Our research team, led by UVA Professor Joe Allen, has followed teens for more than 25 years—from adolescence through their mid-30s. From that work, we know that young people’s first-hand experiences of empathy from parents can spark a virtuous cycle that strengthens their social abilities with peers well into adulthood. Young people who receive empathy pass it onto their close friends and future kids. They also experience stronger relationships in adulthood—a critical ingredient in long-term happiness.
When adults meet young people’s struggles with empathy, they’re modeling the social capacities that youth themselves will need to forge meaningful and fulfilling adult relationships—with friends, romantic partners, coworkers, and, down the road, with their children.
What does empathy look like in practice? Here are a few examples.
For parents of recent college graduates, practicing empathy might mean making time for regular check-ins, being available to listen, and offering to be a sounding board for them to talk through problems, explore possible paths, and ask for help and advice. Actions can speak as loud as words: Parents and other supportive adults can demonstrate empathy by putting phones aside, staying present and engaged in the conversation, nodding, and showing interest in what the other person is saying.
Job stress and uncertainty can be one area of conversational quicksand, as emotionally charged questions often lead to closed-off responses. Instead of asking grads the dreaded “What’s next?” parents might gain more traction by getting curious about their grad’s lived experience: How are you feeling after graduation? The job search process is so tough—I’m here if there’s anything you want to talk about. What’s it like getting to know your coworkers? What’s something you’re looking forward to this week?
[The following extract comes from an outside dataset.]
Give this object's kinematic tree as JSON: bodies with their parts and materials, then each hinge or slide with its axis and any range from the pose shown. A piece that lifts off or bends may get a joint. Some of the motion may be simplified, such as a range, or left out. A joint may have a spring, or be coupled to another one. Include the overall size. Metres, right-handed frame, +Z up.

Practicing empathy with young adults often means carving out a wide no-judgment zone when it comes to changes and permutations in friends and romantic partners. Finding the right relationship is as hard as it’s ever been. (With the rise of online dating and remote work, it can actually be harder!) Instead of conversation stoppers—“Why are you still friends with that guy Jim?” or “When are you going to get serious about Jennifer?”—focus on curiosity about that person’s lived experience. “How has it been to connect with your friend Jim now that you’ve both graduated?” or “When did you and Jennifer realize you like spending time together? Are you thinking of doing anything together this summer?”
The challenges of finding meaningful work and relationships after college aren’t unique to Gen Z—my father experienced these challenges, too, after graduating from college and then business school in the 1970s. Living alone for the first time and feeling stuck in an unfulfilling job, he did something radical for a young man in his day: he sought therapy. In my dad’s telling of the story, his therapist’s greatest skill was empathy—and for him as a young person trying to figure out who he was, that empathy was transformative: It helped him discover what he wanted in his adult life and helped him grow into an emotionally intelligent adult. It motivated him to seek out further education and find a fulfilling career. It also gave him the relational skills to sustain a happy 40-year marriage and be a supportive father.
In short, the power of one person who extended empathy toward my dad during a pivotal moment in his emerging adulthood helped him become a successful, joyful adult who “paid forward” this act of kindness throughout his adult life. Indeed, my dad’s willingness to share this story helped sustain and inspire me during my own transition after college.
Empathy isn’t just kind—it’s a gift passed through generations. We can all pass it on.